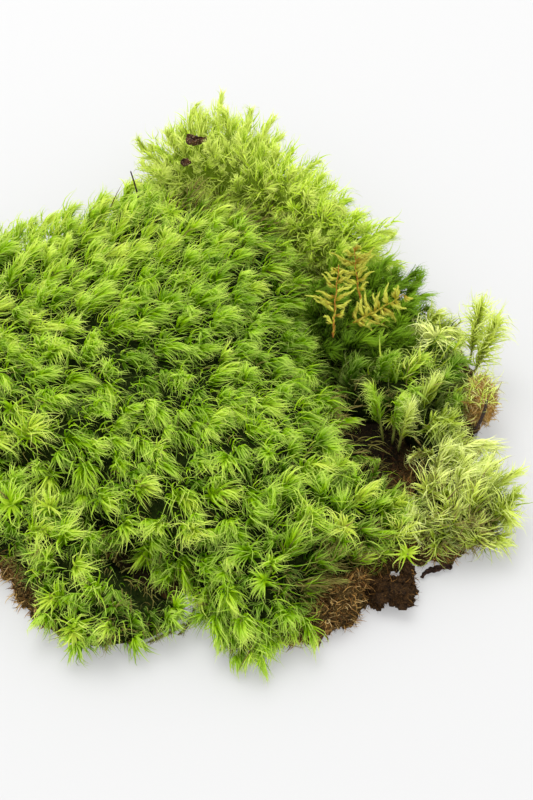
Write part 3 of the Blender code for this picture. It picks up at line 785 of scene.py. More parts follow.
@dataclass
class LeafBatch:
    """Leaves gathered as arrays: each is a curved strip that ends in a hair point."""

    widths: tuple[float, ...] = LONG_LEAF
    leaves: list[tuple[Array, ...]] = field(default_factory=list)

    def curved(
        self, root: Array, bends: tuple[Array, Array, Array], side: Array, size: Array, tint: Array,
        wave: Array | float = 0.0,
    ) -> None:
        """Add leaves that turn smoothly through three directions.

        Args:
            root: where each leaf springs from.
            bends: its unit directions at the root, halfway and at the tip.
            side: the direction across its blade.
            size: its length and its widest breadth.
            tint: its place on the finish's scale of colours, from 0 to 1.
            wave: the way in which each leaf waves to and fro.
        """
        start, middle, end = bends
        parts = len(self.widths)
        ways = []
        for step in range(parts):
            share = (step + 0.4) / (parts - 0.2)
            way = start * (1 - share) ** 2 + 2 * middle * share * (1 - share) + end * share ** 2
            ways.append(unit(way + wave * (math.sin(WAVE_TURN * share) * share)))
        self.leaves.append((root, np.stack(ways, axis=1), side, size, tint))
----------
### WHAT THE TASK REQUIRES
What is needed is an exact copy of the lines from the start of the listing through the line where "leaves: list[tuple[Array, ...]]" sits, please, both end lines included and nothing more.

### ANSWER
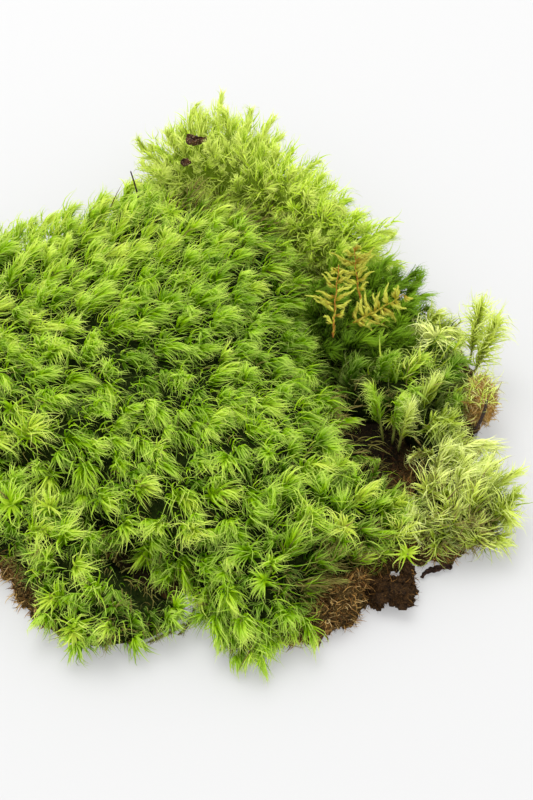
Write part 3 of the Blender code for this picture. It picks up at line 785 of scene.py. More parts follow.
@dataclass
class LeafBatch:
    """Leaves gathered as arrays: each is a curved strip that ends in a hair point."""

    widths: tuple[float, ...] = LONG_LEAF
    leaves: list[tuple[Array, ...]] = field(default_factory=list)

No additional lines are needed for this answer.